╭─ Extracted entries

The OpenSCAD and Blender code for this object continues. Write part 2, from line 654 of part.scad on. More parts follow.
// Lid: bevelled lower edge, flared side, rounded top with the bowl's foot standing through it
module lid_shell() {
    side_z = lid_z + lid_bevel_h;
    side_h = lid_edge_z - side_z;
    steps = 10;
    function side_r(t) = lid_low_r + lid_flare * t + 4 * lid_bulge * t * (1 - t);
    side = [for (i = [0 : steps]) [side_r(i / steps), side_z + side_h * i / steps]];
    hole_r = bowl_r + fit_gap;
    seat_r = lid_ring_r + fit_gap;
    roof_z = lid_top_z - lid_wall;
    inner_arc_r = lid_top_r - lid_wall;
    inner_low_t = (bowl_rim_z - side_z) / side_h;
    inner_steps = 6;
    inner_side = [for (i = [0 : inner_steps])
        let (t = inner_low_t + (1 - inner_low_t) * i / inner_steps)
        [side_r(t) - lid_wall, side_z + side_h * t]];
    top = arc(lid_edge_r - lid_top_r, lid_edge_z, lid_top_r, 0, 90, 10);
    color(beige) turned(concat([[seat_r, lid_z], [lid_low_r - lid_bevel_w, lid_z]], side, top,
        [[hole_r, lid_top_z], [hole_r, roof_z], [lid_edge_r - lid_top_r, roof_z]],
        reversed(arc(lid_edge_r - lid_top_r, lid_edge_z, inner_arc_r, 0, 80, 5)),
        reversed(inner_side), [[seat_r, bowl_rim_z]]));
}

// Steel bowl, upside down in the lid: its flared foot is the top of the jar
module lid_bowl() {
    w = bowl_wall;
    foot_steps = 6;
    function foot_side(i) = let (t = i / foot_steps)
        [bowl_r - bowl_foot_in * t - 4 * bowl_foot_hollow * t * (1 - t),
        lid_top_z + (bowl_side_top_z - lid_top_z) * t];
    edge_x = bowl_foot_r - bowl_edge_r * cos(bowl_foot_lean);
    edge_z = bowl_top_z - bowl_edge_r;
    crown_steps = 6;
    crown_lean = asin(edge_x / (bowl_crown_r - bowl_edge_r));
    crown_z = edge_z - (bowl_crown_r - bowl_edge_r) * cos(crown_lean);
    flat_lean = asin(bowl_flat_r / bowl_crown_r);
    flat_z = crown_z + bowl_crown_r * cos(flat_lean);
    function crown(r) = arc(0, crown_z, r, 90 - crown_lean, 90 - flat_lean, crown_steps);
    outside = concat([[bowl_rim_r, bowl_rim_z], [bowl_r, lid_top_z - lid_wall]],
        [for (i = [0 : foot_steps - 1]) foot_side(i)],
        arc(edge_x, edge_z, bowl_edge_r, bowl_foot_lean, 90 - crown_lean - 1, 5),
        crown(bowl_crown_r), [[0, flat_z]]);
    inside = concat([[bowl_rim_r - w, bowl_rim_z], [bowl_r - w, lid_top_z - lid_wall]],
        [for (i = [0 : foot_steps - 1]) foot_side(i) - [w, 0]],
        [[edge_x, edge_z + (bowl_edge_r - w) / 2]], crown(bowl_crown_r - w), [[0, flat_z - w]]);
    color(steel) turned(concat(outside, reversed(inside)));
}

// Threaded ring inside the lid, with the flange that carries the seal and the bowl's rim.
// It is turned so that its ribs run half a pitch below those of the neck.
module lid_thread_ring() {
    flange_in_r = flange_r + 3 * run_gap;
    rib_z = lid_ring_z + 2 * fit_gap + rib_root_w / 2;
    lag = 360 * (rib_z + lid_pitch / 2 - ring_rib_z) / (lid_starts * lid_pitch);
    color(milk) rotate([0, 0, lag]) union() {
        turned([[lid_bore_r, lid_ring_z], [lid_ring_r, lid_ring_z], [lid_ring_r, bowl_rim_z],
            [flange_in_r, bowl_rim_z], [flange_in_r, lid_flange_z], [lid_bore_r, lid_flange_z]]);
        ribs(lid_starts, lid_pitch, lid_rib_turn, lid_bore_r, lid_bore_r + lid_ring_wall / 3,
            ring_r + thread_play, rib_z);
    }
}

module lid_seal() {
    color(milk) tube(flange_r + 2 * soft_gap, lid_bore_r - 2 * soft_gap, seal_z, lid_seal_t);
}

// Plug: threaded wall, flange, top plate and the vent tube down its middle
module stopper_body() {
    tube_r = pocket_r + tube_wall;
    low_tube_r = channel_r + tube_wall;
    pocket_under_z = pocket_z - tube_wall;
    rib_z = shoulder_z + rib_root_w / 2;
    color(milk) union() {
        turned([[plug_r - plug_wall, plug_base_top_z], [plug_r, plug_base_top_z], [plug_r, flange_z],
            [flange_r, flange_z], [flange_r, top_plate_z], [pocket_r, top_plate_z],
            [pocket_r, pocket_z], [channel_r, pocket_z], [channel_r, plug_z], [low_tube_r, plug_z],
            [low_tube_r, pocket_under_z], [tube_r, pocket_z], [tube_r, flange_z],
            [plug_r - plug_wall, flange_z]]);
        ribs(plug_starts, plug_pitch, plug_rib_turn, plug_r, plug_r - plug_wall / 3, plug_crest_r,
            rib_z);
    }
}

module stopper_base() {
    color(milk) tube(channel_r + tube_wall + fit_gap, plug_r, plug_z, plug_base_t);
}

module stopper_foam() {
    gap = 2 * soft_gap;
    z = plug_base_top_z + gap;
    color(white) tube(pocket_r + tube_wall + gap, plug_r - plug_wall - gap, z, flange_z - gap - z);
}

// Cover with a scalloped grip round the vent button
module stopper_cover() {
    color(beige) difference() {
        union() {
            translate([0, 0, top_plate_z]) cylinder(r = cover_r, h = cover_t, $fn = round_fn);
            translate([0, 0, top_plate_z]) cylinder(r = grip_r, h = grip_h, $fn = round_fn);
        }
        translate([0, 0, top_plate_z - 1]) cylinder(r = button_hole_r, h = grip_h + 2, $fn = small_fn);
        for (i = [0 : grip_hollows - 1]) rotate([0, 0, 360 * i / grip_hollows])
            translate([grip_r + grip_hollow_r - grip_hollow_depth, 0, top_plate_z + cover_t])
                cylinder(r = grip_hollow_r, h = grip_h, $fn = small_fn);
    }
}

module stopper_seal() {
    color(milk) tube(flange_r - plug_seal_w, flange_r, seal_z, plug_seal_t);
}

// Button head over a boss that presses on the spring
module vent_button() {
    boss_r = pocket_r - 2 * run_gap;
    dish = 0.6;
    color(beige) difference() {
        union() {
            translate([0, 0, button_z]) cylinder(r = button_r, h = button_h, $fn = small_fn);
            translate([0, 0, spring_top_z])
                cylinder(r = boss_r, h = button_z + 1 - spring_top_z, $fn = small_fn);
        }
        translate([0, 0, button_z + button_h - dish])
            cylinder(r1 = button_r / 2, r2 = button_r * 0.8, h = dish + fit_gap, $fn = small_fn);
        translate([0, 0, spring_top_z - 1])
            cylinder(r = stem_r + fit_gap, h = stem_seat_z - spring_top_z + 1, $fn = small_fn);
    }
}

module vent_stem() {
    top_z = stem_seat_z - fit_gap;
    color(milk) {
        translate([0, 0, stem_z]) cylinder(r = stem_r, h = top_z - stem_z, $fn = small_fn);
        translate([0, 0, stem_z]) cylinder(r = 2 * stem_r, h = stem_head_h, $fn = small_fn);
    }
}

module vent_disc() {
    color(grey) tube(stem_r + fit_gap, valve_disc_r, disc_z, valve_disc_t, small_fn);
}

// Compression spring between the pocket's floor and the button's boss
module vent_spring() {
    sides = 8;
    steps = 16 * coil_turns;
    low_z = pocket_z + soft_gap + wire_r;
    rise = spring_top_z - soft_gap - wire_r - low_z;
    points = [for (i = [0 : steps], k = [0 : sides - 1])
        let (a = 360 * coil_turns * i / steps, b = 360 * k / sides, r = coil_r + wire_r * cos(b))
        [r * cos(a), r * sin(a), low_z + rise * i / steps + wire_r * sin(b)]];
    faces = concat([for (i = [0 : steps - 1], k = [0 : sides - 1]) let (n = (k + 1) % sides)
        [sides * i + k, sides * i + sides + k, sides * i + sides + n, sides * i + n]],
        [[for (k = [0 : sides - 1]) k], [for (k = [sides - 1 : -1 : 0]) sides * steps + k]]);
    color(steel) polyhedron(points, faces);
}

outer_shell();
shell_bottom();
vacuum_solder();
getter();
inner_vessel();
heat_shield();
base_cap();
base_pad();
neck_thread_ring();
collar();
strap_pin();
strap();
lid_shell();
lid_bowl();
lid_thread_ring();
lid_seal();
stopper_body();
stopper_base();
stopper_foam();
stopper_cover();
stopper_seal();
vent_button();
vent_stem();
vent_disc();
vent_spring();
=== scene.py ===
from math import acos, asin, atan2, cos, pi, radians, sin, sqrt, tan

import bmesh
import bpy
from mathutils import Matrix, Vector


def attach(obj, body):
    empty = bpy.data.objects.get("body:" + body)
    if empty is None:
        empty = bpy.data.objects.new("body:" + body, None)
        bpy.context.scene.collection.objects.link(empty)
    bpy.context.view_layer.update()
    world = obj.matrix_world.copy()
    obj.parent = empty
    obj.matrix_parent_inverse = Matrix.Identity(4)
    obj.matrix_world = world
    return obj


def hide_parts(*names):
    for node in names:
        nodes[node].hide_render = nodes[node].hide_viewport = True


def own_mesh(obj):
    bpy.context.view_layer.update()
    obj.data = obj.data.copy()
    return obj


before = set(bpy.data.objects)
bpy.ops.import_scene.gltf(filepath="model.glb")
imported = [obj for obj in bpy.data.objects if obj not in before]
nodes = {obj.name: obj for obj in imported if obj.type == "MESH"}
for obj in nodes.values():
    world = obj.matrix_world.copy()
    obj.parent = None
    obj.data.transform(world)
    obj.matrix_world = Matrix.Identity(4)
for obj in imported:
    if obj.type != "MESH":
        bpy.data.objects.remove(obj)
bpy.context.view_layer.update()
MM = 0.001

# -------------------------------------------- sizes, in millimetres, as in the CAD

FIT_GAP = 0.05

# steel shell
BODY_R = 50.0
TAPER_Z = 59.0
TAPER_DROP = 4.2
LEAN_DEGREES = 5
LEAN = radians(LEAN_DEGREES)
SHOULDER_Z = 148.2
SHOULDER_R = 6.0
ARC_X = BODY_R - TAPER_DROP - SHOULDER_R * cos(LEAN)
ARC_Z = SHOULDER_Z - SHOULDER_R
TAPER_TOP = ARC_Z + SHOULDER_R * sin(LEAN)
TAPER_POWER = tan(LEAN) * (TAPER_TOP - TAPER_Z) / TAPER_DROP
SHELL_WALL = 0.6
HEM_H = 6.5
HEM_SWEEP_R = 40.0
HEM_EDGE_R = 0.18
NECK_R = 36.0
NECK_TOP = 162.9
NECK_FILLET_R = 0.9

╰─
╭─ Extracted entries

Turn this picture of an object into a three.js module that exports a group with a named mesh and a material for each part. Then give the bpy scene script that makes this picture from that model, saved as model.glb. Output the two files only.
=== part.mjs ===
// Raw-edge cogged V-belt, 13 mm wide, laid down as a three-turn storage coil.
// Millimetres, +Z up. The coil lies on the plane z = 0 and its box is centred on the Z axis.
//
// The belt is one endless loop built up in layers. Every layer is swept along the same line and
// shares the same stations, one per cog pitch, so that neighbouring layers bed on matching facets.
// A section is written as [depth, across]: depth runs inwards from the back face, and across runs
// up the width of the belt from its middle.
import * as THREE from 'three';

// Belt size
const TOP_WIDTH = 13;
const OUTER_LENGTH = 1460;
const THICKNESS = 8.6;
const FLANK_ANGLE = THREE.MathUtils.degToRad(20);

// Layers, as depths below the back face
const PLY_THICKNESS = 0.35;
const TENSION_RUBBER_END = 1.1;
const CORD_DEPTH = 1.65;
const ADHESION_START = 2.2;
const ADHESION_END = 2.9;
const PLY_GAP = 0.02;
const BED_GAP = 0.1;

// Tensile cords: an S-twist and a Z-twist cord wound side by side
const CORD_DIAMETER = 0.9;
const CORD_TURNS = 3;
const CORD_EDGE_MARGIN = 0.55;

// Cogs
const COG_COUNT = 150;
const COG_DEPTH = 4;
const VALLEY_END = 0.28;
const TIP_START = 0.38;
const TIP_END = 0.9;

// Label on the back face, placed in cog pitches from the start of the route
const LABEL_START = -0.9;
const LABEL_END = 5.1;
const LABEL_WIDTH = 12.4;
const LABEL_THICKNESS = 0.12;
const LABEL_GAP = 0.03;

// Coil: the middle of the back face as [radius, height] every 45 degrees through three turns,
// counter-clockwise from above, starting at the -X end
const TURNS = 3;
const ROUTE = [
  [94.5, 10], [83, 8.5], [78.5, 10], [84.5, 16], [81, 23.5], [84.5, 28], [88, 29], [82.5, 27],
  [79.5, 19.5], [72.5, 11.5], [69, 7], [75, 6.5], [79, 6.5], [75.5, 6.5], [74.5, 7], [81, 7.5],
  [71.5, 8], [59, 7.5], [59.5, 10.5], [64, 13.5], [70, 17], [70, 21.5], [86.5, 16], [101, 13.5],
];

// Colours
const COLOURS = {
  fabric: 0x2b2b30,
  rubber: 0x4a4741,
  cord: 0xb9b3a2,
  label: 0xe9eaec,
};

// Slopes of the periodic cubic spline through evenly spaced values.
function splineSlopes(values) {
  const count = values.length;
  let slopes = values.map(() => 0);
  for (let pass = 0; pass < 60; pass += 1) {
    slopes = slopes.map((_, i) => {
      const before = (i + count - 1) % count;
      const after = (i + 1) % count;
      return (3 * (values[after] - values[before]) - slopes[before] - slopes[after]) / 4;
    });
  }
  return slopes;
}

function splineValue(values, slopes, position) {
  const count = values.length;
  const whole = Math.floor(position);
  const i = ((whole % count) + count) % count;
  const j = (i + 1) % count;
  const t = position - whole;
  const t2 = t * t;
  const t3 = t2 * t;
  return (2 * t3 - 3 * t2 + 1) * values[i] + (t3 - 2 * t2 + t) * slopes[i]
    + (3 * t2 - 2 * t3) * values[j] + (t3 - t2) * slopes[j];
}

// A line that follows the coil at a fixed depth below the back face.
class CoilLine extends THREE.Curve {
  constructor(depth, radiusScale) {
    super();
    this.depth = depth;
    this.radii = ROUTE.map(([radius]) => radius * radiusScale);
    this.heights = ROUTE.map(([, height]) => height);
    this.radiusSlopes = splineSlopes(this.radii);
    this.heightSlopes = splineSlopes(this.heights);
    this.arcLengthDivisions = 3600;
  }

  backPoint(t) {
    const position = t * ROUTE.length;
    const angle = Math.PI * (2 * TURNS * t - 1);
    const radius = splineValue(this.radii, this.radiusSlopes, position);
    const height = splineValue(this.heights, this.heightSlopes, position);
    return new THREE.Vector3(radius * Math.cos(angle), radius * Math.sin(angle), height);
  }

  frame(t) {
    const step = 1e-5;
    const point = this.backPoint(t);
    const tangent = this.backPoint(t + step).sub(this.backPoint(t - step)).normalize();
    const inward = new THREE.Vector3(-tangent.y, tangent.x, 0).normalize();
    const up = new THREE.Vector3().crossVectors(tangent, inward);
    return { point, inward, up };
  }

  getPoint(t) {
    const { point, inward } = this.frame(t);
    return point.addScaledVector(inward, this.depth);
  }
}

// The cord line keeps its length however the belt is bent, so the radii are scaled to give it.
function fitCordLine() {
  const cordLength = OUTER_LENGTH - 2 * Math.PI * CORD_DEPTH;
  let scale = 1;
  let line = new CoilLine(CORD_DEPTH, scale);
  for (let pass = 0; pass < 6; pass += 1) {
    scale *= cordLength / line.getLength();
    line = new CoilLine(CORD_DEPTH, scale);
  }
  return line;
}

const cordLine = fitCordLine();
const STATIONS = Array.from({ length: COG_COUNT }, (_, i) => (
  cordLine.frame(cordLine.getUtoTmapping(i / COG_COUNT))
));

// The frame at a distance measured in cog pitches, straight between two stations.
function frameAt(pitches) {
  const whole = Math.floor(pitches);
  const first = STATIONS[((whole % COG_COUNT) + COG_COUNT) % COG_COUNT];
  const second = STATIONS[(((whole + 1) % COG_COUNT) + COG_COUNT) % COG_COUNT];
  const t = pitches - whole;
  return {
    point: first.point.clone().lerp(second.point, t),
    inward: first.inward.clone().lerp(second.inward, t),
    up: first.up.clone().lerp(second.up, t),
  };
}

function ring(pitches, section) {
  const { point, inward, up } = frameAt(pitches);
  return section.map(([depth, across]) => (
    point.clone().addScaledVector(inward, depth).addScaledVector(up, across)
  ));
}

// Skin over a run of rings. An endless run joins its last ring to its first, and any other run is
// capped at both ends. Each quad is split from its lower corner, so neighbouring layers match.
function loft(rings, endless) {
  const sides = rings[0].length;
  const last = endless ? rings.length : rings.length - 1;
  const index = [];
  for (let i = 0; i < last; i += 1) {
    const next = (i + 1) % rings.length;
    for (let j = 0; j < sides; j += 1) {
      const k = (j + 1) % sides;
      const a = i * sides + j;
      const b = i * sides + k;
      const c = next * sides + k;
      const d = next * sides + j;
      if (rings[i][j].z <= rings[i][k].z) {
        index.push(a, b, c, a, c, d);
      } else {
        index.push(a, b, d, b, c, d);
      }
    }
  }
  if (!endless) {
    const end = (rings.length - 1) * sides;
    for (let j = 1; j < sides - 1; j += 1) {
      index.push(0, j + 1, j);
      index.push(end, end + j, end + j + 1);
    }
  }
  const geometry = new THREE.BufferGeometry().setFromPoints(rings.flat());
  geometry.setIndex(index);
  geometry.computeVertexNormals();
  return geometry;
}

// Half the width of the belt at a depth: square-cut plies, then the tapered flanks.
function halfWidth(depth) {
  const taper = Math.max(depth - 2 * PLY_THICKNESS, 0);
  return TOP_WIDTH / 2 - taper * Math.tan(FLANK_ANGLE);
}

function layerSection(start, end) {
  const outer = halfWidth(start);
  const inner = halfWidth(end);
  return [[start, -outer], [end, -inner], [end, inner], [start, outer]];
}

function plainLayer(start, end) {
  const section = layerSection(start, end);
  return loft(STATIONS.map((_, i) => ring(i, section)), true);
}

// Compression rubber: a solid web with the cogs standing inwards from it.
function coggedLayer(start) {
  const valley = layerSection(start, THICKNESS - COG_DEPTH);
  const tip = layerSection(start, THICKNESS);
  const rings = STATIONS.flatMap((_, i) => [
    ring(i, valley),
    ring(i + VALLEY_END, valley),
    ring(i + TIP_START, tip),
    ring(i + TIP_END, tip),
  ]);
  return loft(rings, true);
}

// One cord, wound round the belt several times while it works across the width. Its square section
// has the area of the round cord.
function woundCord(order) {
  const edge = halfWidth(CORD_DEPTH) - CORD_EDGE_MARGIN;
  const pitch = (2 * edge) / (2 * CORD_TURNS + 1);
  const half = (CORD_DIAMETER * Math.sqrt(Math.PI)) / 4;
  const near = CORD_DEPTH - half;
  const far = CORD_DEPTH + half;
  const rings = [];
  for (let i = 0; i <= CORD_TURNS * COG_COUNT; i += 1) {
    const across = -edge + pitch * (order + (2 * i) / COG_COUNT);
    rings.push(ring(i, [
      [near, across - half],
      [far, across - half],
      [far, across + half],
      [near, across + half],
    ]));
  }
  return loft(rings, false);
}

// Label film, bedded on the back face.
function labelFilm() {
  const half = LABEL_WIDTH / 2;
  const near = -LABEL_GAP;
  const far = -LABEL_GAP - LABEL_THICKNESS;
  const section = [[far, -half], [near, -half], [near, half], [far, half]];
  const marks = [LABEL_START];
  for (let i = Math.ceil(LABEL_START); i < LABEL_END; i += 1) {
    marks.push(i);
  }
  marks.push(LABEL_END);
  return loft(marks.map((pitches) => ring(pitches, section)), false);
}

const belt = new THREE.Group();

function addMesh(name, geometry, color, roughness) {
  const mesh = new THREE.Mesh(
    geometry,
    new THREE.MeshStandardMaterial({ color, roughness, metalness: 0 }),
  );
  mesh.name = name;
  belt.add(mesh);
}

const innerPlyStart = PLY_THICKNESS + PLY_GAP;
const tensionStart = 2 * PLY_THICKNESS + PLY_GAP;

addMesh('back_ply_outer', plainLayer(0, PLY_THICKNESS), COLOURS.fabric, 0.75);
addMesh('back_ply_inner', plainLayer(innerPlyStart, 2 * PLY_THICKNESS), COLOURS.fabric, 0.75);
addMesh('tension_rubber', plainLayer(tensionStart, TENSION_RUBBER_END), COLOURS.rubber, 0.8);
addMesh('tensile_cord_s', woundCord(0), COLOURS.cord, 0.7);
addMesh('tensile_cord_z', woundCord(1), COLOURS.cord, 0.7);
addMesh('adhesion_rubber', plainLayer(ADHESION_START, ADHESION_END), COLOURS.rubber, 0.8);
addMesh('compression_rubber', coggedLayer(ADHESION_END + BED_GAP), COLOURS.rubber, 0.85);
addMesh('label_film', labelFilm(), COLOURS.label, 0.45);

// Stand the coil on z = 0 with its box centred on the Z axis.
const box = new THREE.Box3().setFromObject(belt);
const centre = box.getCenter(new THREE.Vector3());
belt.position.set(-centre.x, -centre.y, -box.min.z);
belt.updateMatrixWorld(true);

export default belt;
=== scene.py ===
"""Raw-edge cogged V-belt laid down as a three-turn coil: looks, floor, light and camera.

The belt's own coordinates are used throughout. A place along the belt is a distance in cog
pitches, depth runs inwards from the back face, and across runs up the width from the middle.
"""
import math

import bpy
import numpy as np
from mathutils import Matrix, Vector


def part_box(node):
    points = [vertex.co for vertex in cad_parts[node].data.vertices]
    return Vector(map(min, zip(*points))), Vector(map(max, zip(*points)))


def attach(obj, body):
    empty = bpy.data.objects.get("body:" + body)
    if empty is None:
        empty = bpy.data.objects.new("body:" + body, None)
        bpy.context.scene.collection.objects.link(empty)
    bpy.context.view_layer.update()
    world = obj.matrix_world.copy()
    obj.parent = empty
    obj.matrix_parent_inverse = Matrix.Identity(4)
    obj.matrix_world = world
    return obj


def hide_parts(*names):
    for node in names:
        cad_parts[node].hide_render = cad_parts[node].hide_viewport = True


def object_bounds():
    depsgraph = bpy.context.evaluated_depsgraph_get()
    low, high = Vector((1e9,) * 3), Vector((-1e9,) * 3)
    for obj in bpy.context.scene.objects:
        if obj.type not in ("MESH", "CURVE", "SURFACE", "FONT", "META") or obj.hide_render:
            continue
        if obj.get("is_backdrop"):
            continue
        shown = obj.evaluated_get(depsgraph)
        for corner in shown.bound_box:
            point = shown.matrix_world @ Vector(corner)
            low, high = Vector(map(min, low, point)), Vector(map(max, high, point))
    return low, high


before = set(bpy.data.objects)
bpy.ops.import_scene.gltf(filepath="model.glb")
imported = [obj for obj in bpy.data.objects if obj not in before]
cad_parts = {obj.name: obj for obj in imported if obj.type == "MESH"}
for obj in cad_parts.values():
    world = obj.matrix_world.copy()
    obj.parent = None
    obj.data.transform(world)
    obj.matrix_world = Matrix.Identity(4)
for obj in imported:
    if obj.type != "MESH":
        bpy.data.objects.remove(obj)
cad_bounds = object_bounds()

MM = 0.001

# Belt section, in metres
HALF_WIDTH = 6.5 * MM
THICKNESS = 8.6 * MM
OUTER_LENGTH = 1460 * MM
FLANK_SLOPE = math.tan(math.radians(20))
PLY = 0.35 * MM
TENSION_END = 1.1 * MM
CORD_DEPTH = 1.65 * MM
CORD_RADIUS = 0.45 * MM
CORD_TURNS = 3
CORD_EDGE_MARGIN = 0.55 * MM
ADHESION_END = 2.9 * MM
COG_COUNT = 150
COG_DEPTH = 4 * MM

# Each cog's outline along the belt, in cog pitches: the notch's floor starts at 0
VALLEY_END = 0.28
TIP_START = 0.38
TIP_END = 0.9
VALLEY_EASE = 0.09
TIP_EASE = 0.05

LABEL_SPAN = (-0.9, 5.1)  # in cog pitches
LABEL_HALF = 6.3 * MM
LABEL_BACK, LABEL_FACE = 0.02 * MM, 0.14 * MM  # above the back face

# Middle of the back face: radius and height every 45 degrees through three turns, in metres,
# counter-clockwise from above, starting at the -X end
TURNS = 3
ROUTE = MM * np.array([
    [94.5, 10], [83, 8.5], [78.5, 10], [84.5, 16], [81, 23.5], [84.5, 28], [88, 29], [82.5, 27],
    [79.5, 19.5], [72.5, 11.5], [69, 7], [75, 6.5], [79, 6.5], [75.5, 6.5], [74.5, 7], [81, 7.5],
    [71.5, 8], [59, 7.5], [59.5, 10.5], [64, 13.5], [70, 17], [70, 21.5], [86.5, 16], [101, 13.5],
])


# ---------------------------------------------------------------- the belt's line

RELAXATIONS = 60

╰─

Print the lines from the line containing "box centred on the Z axis." to the line containing "points = [vertex.co", both ends included, exactly and with nothing added.

Response to the task ::
// Stand the coil on z = 0 with its box centred on the Z axis.
const box = new THREE.Box3().setFromObject(belt);
const centre = box.getCenter(new THREE.Vector3());
belt.position.set(-centre.x, -centre.y, -box.min.z);
belt.updateMatrixWorld(true);

export default belt;
=== scene.py ===
"""Raw-edge cogged V-belt laid down as a three-turn coil: looks, floor, light and camera.

The belt's own coordinates are used throughout. A place along the belt is a distance in cog
pitches, depth runs inwards from the back face, and across runs up the width from the middle.
"""
import math

import bpy
import numpy as np
from mathutils import Matrix, Vector


def part_box(node):
    points = [vertex.co for vertex in cad_parts[node].data.vertices]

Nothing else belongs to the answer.